En fait, et, au départ, cela énerve prodigieusement Maigret, tous, à commencer par Théo, l'adjoint du maire, toujours entre deux verres de vin dès 9 heures du matin, se doutent, à défaut de la connaître avec certitude, l'identité du coupable, du vrai. Mais la solidarité villageoise fait que tous préfèreraient voir Gastin condamné à tort plutôt que de livrer l'un des leurs. Alors, Maigret se met à l'ouvrage. Il mise sur son allure bonasse, à la fois roublarde et pourtant naïve - les gens de Saint-André ignorent après tout que lui aussi est né à la campagne - sur son instinct et sur sa logique. Un puzzle de plus pour lui qui en a résolu de plus complexes. Un puzzle dont, un à un, les pièces s'assemblent pour former un résultat qui attriste autant Maigret que son lecteur. Mais il faut bien aller jusqu'au bout de la démonstration et sauver Gastin. Dommage, seulement, que tant de têtes enfantines foncièrement innocentes aient été impliquées dans l'affaire par l'égoïsme et la mesquinerie de certains adultes ...

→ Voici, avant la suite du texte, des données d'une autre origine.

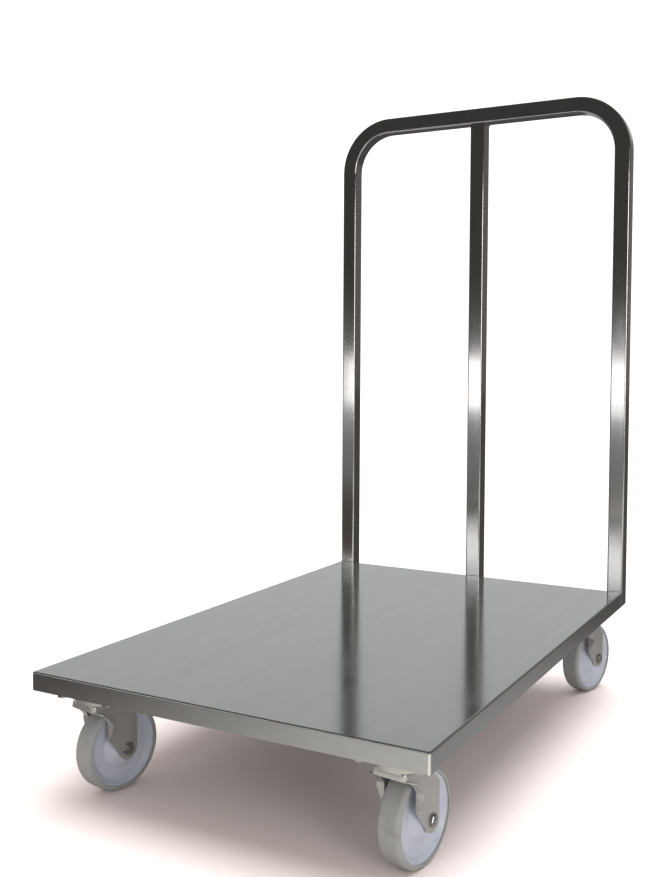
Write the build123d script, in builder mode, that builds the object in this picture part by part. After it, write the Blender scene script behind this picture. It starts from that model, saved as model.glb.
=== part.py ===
from build123d import *
import os
from math import acos, atan2, cos, degrees, hypot, sin, sqrt

# Luggage platform cart in stainless steel. Millimetres, +Z up, +Y towards the push handle.
# The origin is on the floor, under the middle of the overall length and width.

os.makedirs("parts", exist_ok=True)

# ---- Deck: one sheet folded down on four sides
deck_width = 600.0
deck_length = 900.0
deck_sheet = 1.5
skirt_depth = 26.0
skirt_bend_radius = 2.5
deck_corner_radius = 3.0

# ---- Push handle: square tube, welded against the rear skirt
tube_size = 30.0
tube_wall = 1.5
tube_corner_radius = 3.5
handle_rise = 930.0  # top of the bar above the deck
handle_bend_radius = 90.0  # on the tube's centre line
end_cap_thickness = 2.0
end_cap_plug_depth = 12.0
end_cap_clearance = 0.1
weld_leg = 3.0

# ---- Cross members (hat sections) and lengthwise stiffeners under the sheet
hat_depth = 30.0
hat_flat_width = 88.0
hat_skirt_clearance = 1.5  # flange edge to the inside of the end skirt
hat_sheet = 2.0
hat_end_gap = 14.0  # from the inside of the side skirts
stiffener_spacing = 260.0

# ---- Caster positions: swivel axes measured from the deck's edges, and how each one stands turned
caster_side_inset = 65.0
caster_end_inset = 64.0
rest_turn = {"front_left": -11.0, "front_right": -8.0, "rear_left": -13.0, "rear_right": -14.0}

# ---- Caster
caster_headroom = 26.0  # top of the wheel to the top of the plate
plate_length = 105.0
plate_width = 85.0
plate_thickness = 3.0
plate_corner_radius = 8.0
bolt_spacing_x = 80.0
bolt_spacing_y = 60.0
trail = 31.0  # swivel axis to wheel axis
ball_diameter = 5.0
ball_gap = 0.3  # between a ball and the fixed tracks
ball_track_clearance = 0.05  # between a ball and the crown's tracks
ball_seat_depth = 0.9  # how deep a ball sits in each track
upper_ball_circle_radius = 26.0
upper_ball_count = 24
lower_ball_circle_radius = 16.5
lower_ball_count = 14
race_boss_inner_radius = 20.0
race_boss_outer_radius = 31.0
race_boss_edge_radius = 1.5
crown_radius = 35.5
crown_sheet = 3.5
crown_drop = 7.5  # plate underside to crown top face
crown_rim_width = 2.5
crown_rim_gap = 2.0  # rim top to plate underside
crown_bore_radius = 8.0
kingpin_radius = 6.0
kingpin_head_radius = 11.0
kingpin_head_height = 2.3
kingpin_head_edge_radius = 1.5
lower_race_radius = 21.0
lower_race_thickness = 3.7

# ---- Fork
fork_gap = 45.0  # between the inner faces of the legs
fork_sheet = 3.0
fork_corner_radius = 8.0
hood_front_reach = 31.0  # front lip ahead of the swivel axis
hood_lip_depth = 12.5  # crown top face to the lip's lower edge
hood_edge_bow = 3.5  # how far the leg's upper front edge bows out from a straight line
leg_front_reach = 3.0  # straight front edge ahead of the swivel axis
leg_straight_drop = 33.5  # crown top face to the top of the straight front edge
leg_slant_rise = 20.5  # wheel axis up to the foot of the straight front edge
leg_foot_radius = 15.5  # round the wheel axis
leg_rear_chamfer_run = 18.0
leg_rear_chamfer_drop = 17.5  # crown top face to the top of the rear chamfer
leg_rear_chamfer_rise = 16.0
leg_flange_width = 8.0  # turned outward along the leg's front edge
leg_flange_taper = 18.0  # height over which the flange narrows at its lower end

# ---- Wheel
wheel_diameter = 125.0
tyre_width = 32.0
tyre_thickness = 7.5
tyre_shoulder_radius = 6.0
rim_width = 28.0
rim_ring_width = 2.5
rim_slope_width = 5.0
rim_slope_radius = 4.0
web_half_thickness = 9.0
hub_width = 40.0
hub_radius = 15.5
hub_cone_radius = 31.0
hub_cone_edge_radius = 12.0
bush_bore_clearance = 0.05
bush_wall = 3.0
bush_length = 14.0
bush_flange_radius = 13.0
bush_flange_thickness = 2.0
sleeve_outer_radius = 6.0

# ---- Fasteners
bolt_radius = 4.0
thread_clearance = 0.05
bolt_hole_clearance = 0.5
axle_hole_clearance = 0.1
hex_across_flats = 13.0
hex_head_height = 5.3
nut_height = 6.5
washer_radius = 8.0
washer_thickness = 1.6
bolt_tail = 1.5
axle_head_height = 3.2
axle_nut_height = 4.0
axle_nut_flange_radius = 9.0
axle_nut_flange_height = 1.5
axle_tail = 1.0
hex_chamfer = 0.8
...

A mes yeux, "Maigret A L'Ecole" est une pépite précieuse, qui n'a pas sa pareille dans ce que j'ai lu jusqu'ici de Simenon. Un roman "à part", inclassable, où l'enfance prédomine sur tous les plans : c'est le comportement méchant mais enfantin de Léonie qui est à l'origine de son assassinat tout comme c'est la manie, toute puérile, de se déresponsabiliser systématiquement qui conduit l'assassin à la tuer alors qu'il ne cherchait, en réalité, qu'à l'effrayer, comme on fait peur à un vilain mioche qui menace de saboter vos plates-bandes. Et comme toujours, ce désir, conscient ou pas, d'adultes chevronnés d'accomplir mille sottises plus dignes de la cour d'école que de tout autre chose, retombe sur des enfants qui, du coup, vont "grandir" un peu trop brusquement. Léonie Birard ne ressuscitera pas, c'est vrai et l'assassin ira bel et bien en prison pour l'avoir tuée, même si telle n'était pas vraiment sa volonté initiale. Mais ces deux faits sont de peu de poids, finalement, devant l'innocence perdue et les tourments endurés par trois enfants qui, eux, avaient encore l'âge de la cour d'école et de son insouciance.